>> BEGIN Entries shown

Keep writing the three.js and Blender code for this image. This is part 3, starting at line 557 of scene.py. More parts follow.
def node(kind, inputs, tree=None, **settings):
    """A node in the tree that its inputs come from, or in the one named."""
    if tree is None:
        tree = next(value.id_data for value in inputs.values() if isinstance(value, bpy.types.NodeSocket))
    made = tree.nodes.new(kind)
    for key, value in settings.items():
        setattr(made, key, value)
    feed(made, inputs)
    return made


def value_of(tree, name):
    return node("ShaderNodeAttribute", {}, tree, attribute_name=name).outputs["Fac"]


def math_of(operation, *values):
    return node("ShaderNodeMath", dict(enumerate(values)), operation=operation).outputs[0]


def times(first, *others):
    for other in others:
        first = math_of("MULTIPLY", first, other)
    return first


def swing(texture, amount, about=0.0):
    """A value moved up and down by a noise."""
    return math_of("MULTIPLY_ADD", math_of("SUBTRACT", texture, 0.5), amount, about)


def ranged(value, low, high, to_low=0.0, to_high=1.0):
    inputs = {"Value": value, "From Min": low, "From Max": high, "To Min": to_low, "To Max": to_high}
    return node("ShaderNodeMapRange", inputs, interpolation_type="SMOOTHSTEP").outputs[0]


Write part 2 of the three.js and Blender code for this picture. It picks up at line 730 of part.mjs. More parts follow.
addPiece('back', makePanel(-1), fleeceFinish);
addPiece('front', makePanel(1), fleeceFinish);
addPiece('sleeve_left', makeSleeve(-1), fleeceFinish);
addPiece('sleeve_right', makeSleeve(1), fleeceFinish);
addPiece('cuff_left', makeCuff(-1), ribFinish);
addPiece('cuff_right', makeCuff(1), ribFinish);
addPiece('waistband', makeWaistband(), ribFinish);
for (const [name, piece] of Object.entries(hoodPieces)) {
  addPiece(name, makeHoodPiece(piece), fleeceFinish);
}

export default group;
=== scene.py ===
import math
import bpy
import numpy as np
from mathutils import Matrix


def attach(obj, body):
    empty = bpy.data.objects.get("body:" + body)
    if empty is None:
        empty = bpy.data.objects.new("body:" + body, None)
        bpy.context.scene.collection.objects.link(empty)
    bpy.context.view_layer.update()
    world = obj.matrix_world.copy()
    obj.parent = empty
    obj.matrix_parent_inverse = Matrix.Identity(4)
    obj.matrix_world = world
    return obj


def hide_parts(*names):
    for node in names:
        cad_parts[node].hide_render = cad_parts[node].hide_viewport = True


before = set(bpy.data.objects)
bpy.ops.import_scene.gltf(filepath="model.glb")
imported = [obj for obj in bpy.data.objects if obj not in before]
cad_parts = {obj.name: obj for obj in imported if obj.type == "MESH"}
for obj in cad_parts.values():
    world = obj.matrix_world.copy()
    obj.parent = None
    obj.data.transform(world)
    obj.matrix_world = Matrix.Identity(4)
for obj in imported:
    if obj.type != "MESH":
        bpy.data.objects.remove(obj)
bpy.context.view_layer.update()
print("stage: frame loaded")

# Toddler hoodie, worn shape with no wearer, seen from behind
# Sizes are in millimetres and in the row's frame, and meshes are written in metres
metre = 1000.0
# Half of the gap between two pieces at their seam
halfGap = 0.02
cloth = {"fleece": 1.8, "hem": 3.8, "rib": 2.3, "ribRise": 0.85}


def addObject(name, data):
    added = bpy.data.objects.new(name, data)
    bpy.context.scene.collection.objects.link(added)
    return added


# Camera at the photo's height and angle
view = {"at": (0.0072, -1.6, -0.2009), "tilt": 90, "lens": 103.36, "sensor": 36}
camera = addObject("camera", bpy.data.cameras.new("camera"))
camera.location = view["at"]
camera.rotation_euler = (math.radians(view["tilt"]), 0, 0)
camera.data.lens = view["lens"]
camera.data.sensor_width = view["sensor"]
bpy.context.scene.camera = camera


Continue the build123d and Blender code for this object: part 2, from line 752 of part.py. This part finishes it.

>> END Entries shown

▶ _Prompt_
Output exactly the lines of the material above from the one containing "Write part 2" up to and including the one containing "cad_parts[node].hide_render = cad_parts[node].hide_viewport".

▶ _Complete output_
Write part 2 of the three.js and Blender code for this picture. It picks up at line 730 of part.mjs. More parts follow.
addPiece('back', makePanel(-1), fleeceFinish);
addPiece('front', makePanel(1), fleeceFinish);
addPiece('sleeve_left', makeSleeve(-1), fleeceFinish);
addPiece('sleeve_right', makeSleeve(1), fleeceFinish);
addPiece('cuff_left', makeCuff(-1), ribFinish);
addPiece('cuff_right', makeCuff(1), ribFinish);
addPiece('waistband', makeWaistband(), ribFinish);
for (const [name, piece] of Object.entries(hoodPieces)) {
  addPiece(name, makeHoodPiece(piece), fleeceFinish);
}

export default group;
=== scene.py ===
import math
import bpy
import numpy as np
from mathutils import Matrix


def attach(obj, body):
    empty = bpy.data.objects.get("body:" + body)
    if empty is None:
        empty = bpy.data.objects.new("body:" + body, None)
        bpy.context.scene.collection.objects.link(empty)
    bpy.context.view_layer.update()
    world = obj.matrix_world.copy()
    obj.parent = empty
    obj.matrix_parent_inverse = Matrix.Identity(4)
    obj.matrix_world = world
    return obj


def hide_parts(*names):
    for node in names:
        cad_parts[node].hide_render = cad_parts[node].hide_viewport = True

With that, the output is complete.